WRITTEN PROBLEM:
Each line below is to be written out in full, exactly as shown.
═════ DATA SECTION
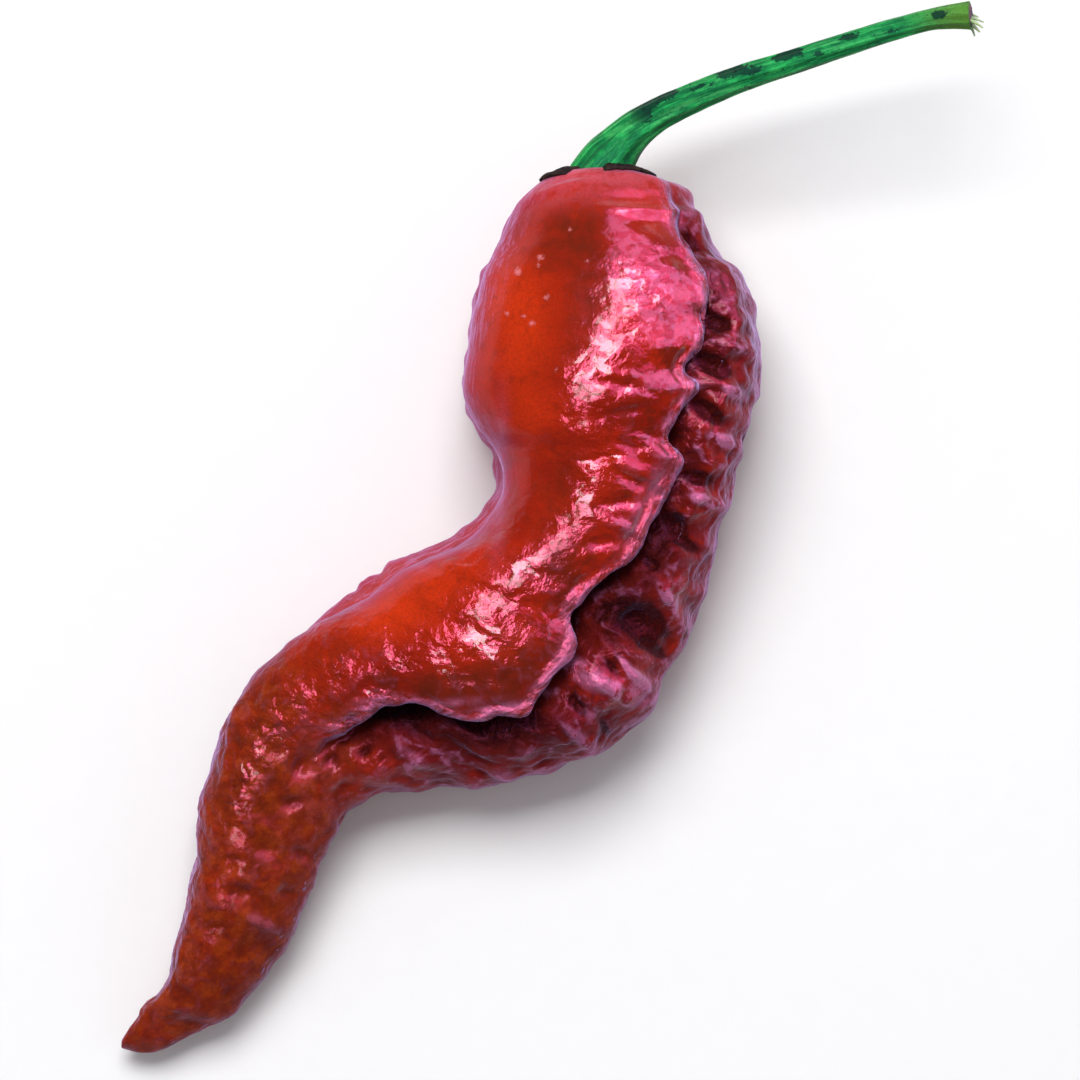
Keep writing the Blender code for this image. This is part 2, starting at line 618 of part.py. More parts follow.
def main():
    for obj in list(bpy.data.objects):
        bpy.data.objects.remove(obj)
    home = bpy.data.collections.new(NAME)
    bpy.context.scene.collection.children.link(home)

    pod = closed_skin("pod", pod_surface(POD_RINGS, POD_COLUMNS), POD_START, POD_TIP)
    home.objects.link(pod)

    above, below = (Vector(POD_START) + Vector((0, lift, 0)) for lift in (GAP + CALYX_THICKNESS, GAP))
    calyx = closed_skin("calyx", calyx_surface(CALYX_RINGS, CALYX_COLUMNS), above, below)
    home.objects.link(calyx)

    stem = make_stem(home)

    finish(pod, POD_COLOUR, 0.25, 0.0)
    finish(calyx, CALYX_COLOUR, 0.8, 0.0)
    finish(stem, STEM_COLOUR, 0.55, 0.0)


main()
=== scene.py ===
"""A chilli pepper lying on a pale surface, seen from straight above: the wrinkled red pod with its three
lobes and deep furrow, the dark dried calyx, and the green stem with its torn end.

Tables and shape functions are in millimetres, and meshes are made in metres.
"""

import math

import bmesh
import bpy
import numpy as np
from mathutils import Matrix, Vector


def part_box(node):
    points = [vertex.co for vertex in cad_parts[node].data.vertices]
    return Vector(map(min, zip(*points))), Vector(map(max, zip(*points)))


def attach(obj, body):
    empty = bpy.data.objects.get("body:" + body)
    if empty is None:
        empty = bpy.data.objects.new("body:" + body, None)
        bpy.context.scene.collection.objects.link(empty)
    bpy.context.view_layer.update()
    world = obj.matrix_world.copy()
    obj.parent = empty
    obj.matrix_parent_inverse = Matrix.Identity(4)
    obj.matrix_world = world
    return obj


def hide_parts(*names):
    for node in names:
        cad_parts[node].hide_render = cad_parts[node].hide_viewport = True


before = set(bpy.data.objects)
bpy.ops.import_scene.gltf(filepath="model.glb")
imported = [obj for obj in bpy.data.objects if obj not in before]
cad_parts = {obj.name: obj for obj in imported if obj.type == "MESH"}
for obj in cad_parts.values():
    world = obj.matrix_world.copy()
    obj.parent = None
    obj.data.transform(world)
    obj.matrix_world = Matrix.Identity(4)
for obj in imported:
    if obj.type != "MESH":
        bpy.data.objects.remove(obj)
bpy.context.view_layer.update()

MM = 0.001

# Skin colours, in linear light.
SKIN_DEEP = (0.26, 0.011, 0.003)
SKIN_RED = (0.40, 0.018, 0.004)
SKIN_ORANGE = (0.54, 0.034, 0.004)
SKIN_BROWN = (0.125, 0.013, 0.0045)
SKIN_CRIMSON = (0.19, 0.0095, 0.010)
# Pinker on the steep inner flank: a painted rim sheen.
FLANK_PAINTED_SHEEN = (0.42, 0.010, 0.060)
TAIL_BROWN = (0.17, 0.020, 0.002)
TAIL_ORANGE = (0.33, 0.045, 0.004)
TAIL_ROSE = (0.28, 0.036, 0.024)
# Painted lilac sheen for the ridges, the lip and the flank.
LILAC_PAINTED_SHEEN = (0.48, 0.13, 0.27)
SHOULDER_PINK = (0.64, 0.09, 0.14)
# Painted pink glints.
GLINT_PAINTED_PINK = (0.72, 0.22, 0.24)
# Painted shade for the hollows and the crevice under the lip.
HOLLOW_PAINTED_SHADE = (0.034, 0.0022, 0.0015)
# Near black painted shade for the furrow and under the lip.
FURROW_PAINTED_SHADE = (0.012, 0.0015, 0.003)
SHINE_PINK = (1.0, 0.18, 0.36)
SHINE_DULL = (1.0, 0.25, 0.6)
SHEEN_LILAC = (0.62, 0.46, 0.95)

# Colours of the stem, its cut face and its torn fibres, and of the calyx.
STEM_DEEP = (0.006, 0.19, 0.045)
STEM_GREEN = (0.016, 0.37, 0.075)
STEM_PALE = (0.08, 0.48, 0.13)
STEM_DARK = (0.003, 0.060, 0.022)
STEM_YELLOW = (0.11, 0.20, 0.010)
STEM_BLOTCH = (0.002, 0.008, 0.010)
STEM_SHINE = (0.15, 1.0, 0.5)
CUT_DARK = (0.018, 0.012, 0.006)
CUT_PALE = (0.085, 0.050, 0.022)
FIBRE_GREEN = (0.10, 0.26, 0.05)
FIBRE_PALE = (0.30, 0.46, 0.14)
CALYX_BLACK = (0.004, 0.003, 0.003)
CALYX_BROWN = (0.030, 0.018, 0.009)
CALYX_FRAYED = (0.11, 0.07, 0.03)

# How far the finest relief stands out, and that of the dry, crumbling parts, in metres.
FINE_BUMP = 0.0001
COARSE_BUMP = 0.0003

POD_RINGS = 462
POD_COLUMNS = 210
COLUMN_CROWDING = 0.6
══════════
SOLUTION:
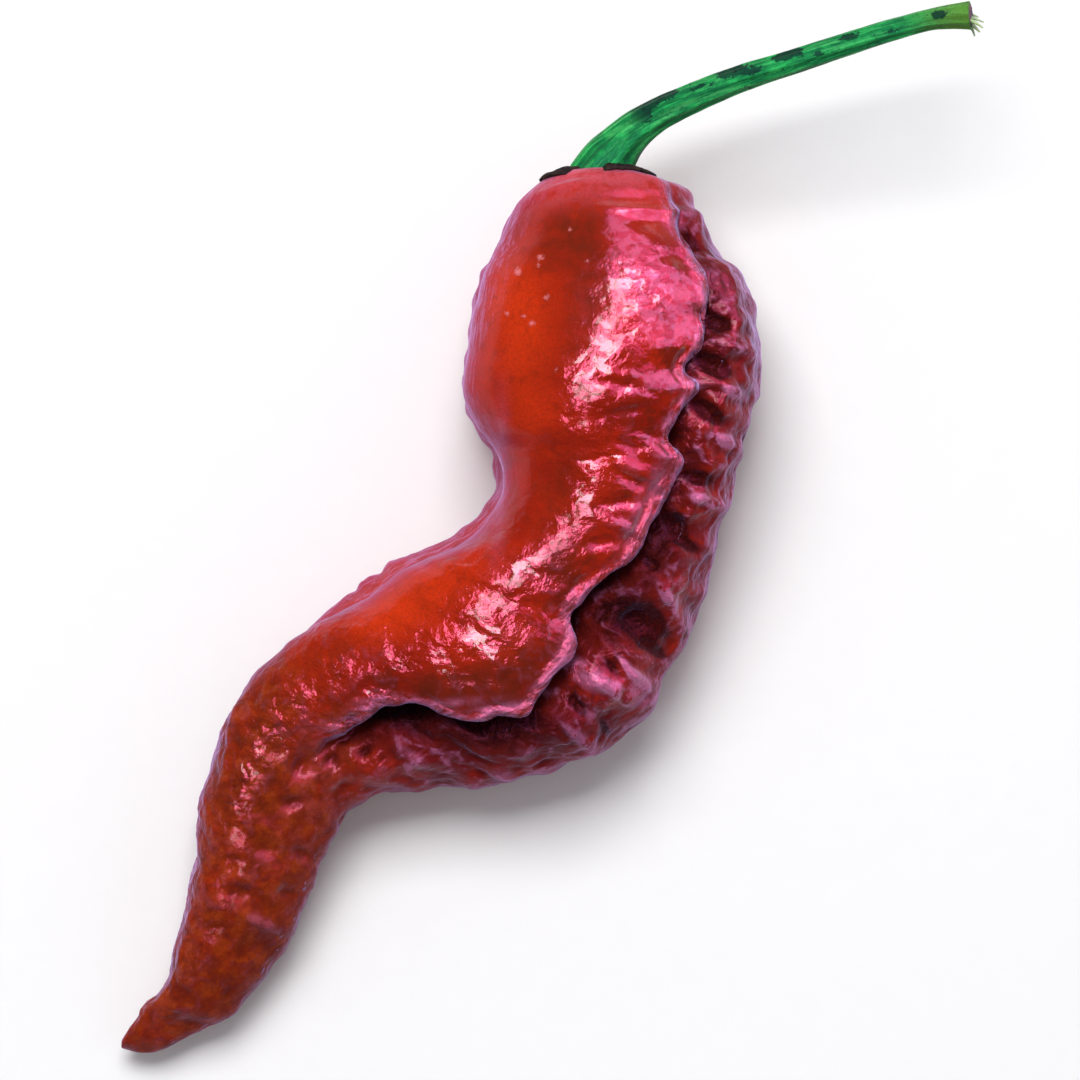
Keep writing the Blender code for this image. This is part 2, starting at line 618 of part.py. More parts follow.
def main():
    for obj in list(bpy.data.objects):
        bpy.data.objects.remove(obj)
    home = bpy.data.collections.new(NAME)
    bpy.context.scene.collection.children.link(home)

    pod = closed_skin("pod", pod_surface(POD_RINGS, POD_COLUMNS), POD_START, POD_TIP)
    home.objects.link(pod)

    above, below = (Vector(POD_START) + Vector((0, lift, 0)) for lift in (GAP + CALYX_THICKNESS, GAP))
    calyx = closed_skin("calyx", calyx_surface(CALYX_RINGS, CALYX_COLUMNS), above, below)
    home.objects.link(calyx)

    stem = make_stem(home)

    finish(pod, POD_COLOUR, 0.25, 0.0)
    finish(calyx, CALYX_COLOUR, 0.8, 0.0)
    finish(stem, STEM_COLOUR, 0.55, 0.0)


main()
=== scene.py ===
"""A chilli pepper lying on a pale surface, seen from straight above: the wrinkled red pod with its three
lobes and deep furrow, the dark dried calyx, and the green stem with its torn end.

Tables and shape functions are in millimetres, and meshes are made in metres.
"""

import math

import bmesh
import bpy
import numpy as np
from mathutils import Matrix, Vector


def part_box(node):
    points = [vertex.co for vertex in cad_parts[node].data.vertices]
    return Vector(map(min, zip(*points))), Vector(map(max, zip(*points)))


def attach(obj, body):
    empty = bpy.data.objects.get("body:" + body)
    if empty is None:
        empty = bpy.data.objects.new("body:" + body, None)
        bpy.context.scene.collection.objects.link(empty)
    bpy.context.view_layer.update()
    world = obj.matrix_world.copy()
    obj.parent = empty
    obj.matrix_parent_inverse = Matrix.Identity(4)
    obj.matrix_world = world
    return obj


def hide_parts(*names):
    for node in names:
        cad_parts[node].hide_render = cad_parts[node].hide_viewport = True


before = set(bpy.data.objects)
bpy.ops.import_scene.gltf(filepath="model.glb")
imported = [obj for obj in bpy.data.objects if obj not in before]
cad_parts = {obj.name: obj for obj in imported if obj.type == "MESH"}
for obj in cad_parts.values():
    world = obj.matrix_world.copy()
    obj.parent = None
    obj.data.transform(world)
    obj.matrix_world = Matrix.Identity(4)
for obj in imported:
    if obj.type != "MESH":
        bpy.data.objects.remove(obj)
bpy.context.view_layer.update()

MM = 0.001

# Skin colours, in linear light.
SKIN_DEEP = (0.26, 0.011, 0.003)
SKIN_RED = (0.40, 0.018, 0.004)
SKIN_ORANGE = (0.54, 0.034, 0.004)
SKIN_BROWN = (0.125, 0.013, 0.0045)
SKIN_CRIMSON = (0.19, 0.0095, 0.010)
# Pinker on the steep inner flank: a painted rim sheen.
FLANK_PAINTED_SHEEN = (0.42, 0.010, 0.060)
TAIL_BROWN = (0.17, 0.020, 0.002)
TAIL_ORANGE = (0.33, 0.045, 0.004)
TAIL_ROSE = (0.28, 0.036, 0.024)
# Painted lilac sheen for the ridges, the lip and the flank.
LILAC_PAINTED_SHEEN = (0.48, 0.13, 0.27)
SHOULDER_PINK = (0.64, 0.09, 0.14)
# Painted pink glints.
GLINT_PAINTED_PINK = (0.72, 0.22, 0.24)
# Painted shade for the hollows and the crevice under the lip.
HOLLOW_PAINTED_SHADE = (0.034, 0.0022, 0.0015)
# Near black painted shade for the furrow and under the lip.
FURROW_PAINTED_SHADE = (0.012, 0.0015, 0.003)
SHINE_PINK = (1.0, 0.18, 0.36)
SHINE_DULL = (1.0, 0.25, 0.6)
SHEEN_LILAC = (0.62, 0.46, 0.95)

# Colours of the stem, its cut face and its torn fibres, and of the calyx.
STEM_DEEP = (0.006, 0.19, 0.045)
STEM_GREEN = (0.016, 0.37, 0.075)
STEM_PALE = (0.08, 0.48, 0.13)
STEM_DARK = (0.003, 0.060, 0.022)
STEM_YELLOW = (0.11, 0.20, 0.010)
STEM_BLOTCH = (0.002, 0.008, 0.010)
STEM_SHINE = (0.15, 1.0, 0.5)
CUT_DARK = (0.018, 0.012, 0.006)
CUT_PALE = (0.085, 0.050, 0.022)
FIBRE_GREEN = (0.10, 0.26, 0.05)
FIBRE_PALE = (0.30, 0.46, 0.14)
CALYX_BLACK = (0.004, 0.003, 0.003)
CALYX_BROWN = (0.030, 0.018, 0.009)
CALYX_FRAYED = (0.11, 0.07, 0.03)

# How far the finest relief stands out, and that of the dry, crumbling parts, in metres.
FINE_BUMP = 0.0001
COARSE_BUMP = 0.0003

POD_RINGS = 462
POD_COLUMNS = 210
COLUMN_CROWDING = 0.6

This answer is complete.